If the next generation of consumers has high, possibly unrealistically high, expectations of business then it is in the interests of the corporate world to get to know, and also to educate, its customers better.
Hardie expects that many more businesses will decide that the solution is to get involved with young people and do more to train and promote them for life and the world of work.
‘Businesses need to be doing more around skills and confidence. They need to make a long-term commitment to improving young people,’ he says.
Shifting the debate takes time and effort. But Philip Gawith, managing partner of communications company StockWell, is certain that part of the solution is for businesses to become more robust in fighting their corner.

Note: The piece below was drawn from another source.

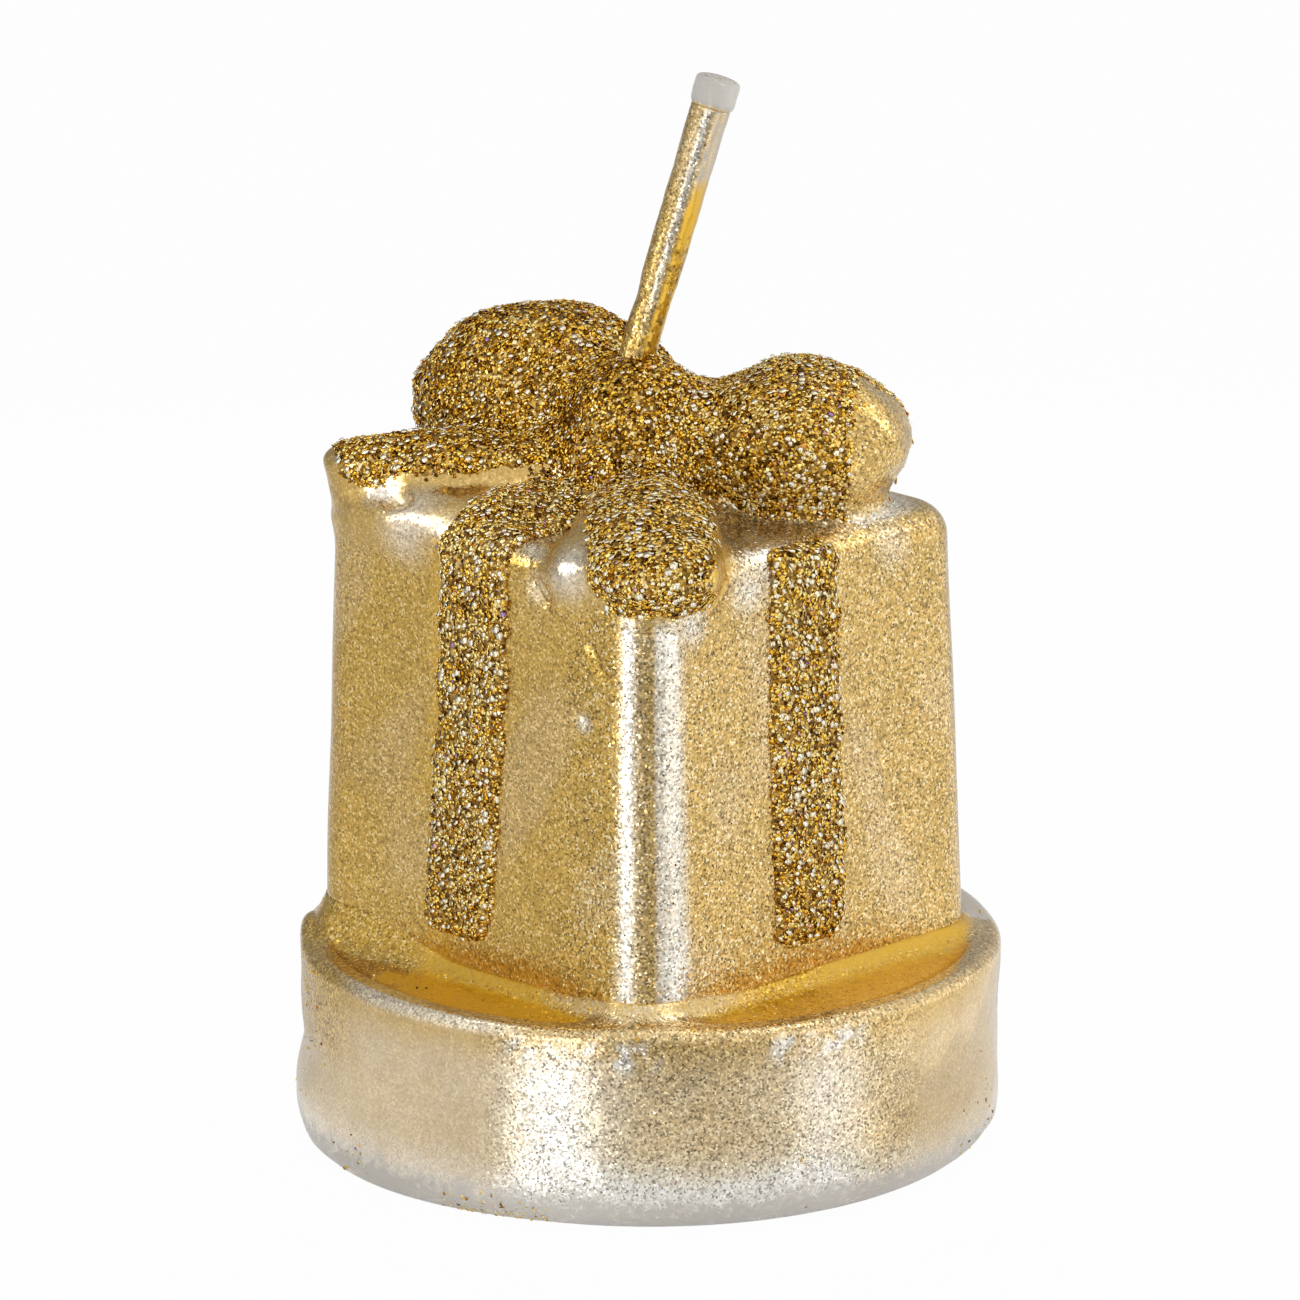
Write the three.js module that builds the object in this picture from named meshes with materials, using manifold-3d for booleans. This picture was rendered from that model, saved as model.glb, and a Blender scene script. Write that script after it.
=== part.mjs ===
// A mini birthday candle: a gilded wax gift box on a round foot, tied with glitter ribbons
// and a bow, with a waxed wick that leans to one side and can be bent by hand.
// Millimetres, +Z up, origin at the centre of the underside.

import * as THREE from "three";
import { mergeVertices } from "three/addons/utils/BufferGeometryUtils.js";
import Module from "manifold-3d";

const wasm = await Module();
wasm.setup();

// Driving dimensions
const seatGap = 0.3; // between two bonded pieces
const crimpGap = 0.1; // round the cord in its neck and in its wax
const reach = 200; // longer than anything here, for cutting tools

const foot = {
  radius: 19,
  height: 11.2,
  bottomRound: 2.2,
  rimRound: 0.7,
  facets: 96,
};

const box = {
  baseSide: 26.05,
  topSide: 24.65,
  height: 24,
  cornerRadius: 3,
  topRound: 1.6,
  skirtHeight: 0.9,
  skirtFlare: 0.9,
  turn: 45,
  offset: -0.42, // the box stands a little to the left on its foot
};

const ribbon = {
  width: 4.4,
  thickness: 0.45,
  bottomMargin: 2.2, // from the foot up to the ribbon's lower end
};
// Each ribbon climbs the face that looks this way, bends over the top edge through its wrap
// and runs on towards the bow. Drift is sideways travel for each millimetre down.
const ribbons = [
  { name: "ribbon_front_left", faces: 225, wrap: 90, run: 4.4, shift: 0.4, drift: -0.062 },
  { name: "ribbon_front_right", faces: 315, wrap: 55, run: 0, shift: -0.7, drift: 0 },
  { name: "ribbon_back_right", faces: 45, wrap: 90, run: 4.4, shift: 0, drift: 0 },
  { name: "ribbon_back_left", faces: 135, wrap: 55, run: 0, shift: 0, drift: 0 },
];

const cord = { radius: 0.5, x: -0.6, y: -0.5 };
const sustainer = { plateRadius: 6.4, plateThickness: 0.25, neckWall: 0.25, neckHeight: 5, lift: 0.15 };
const wick = {
  lean: 16.2,
  length: 15.3, // from the bend to the tip
  coatRadius: 0.93,
  coatEndRadius: 1.03,
  tipLength: 1.7,
  tipRadius: 1.2,
  tipRound: 0.35,
};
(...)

‘The divide between business and society is extremely damaging. It fosters an anti-business climate which is harmful to everyone,’ he says.
The danger of businesses not communicating their worth is that the vacuum is filled with ‘the voices of ignorance and prejudice, which creates a very unhelpful backdrop for the creation of policy and running businesses,’ according to Gawith.
He cites Kingfisher, GSK, Unilever and SAB Miller as some of the big businesses that are already doing good and that are talking about what they do.
Gavin Megaw, director of Hanover Communications, thinks that well-run companies need to be braver and put their heads over the parapet. ‘A well-run company, that lives up to its values, and communicates them effectively, will not have problems however much money it makes. Problems arise when profits seem out of kilter with your value and your values,’ he says.
The Chancellor has issued his call to arms. It’s time for business to stand up and be counted.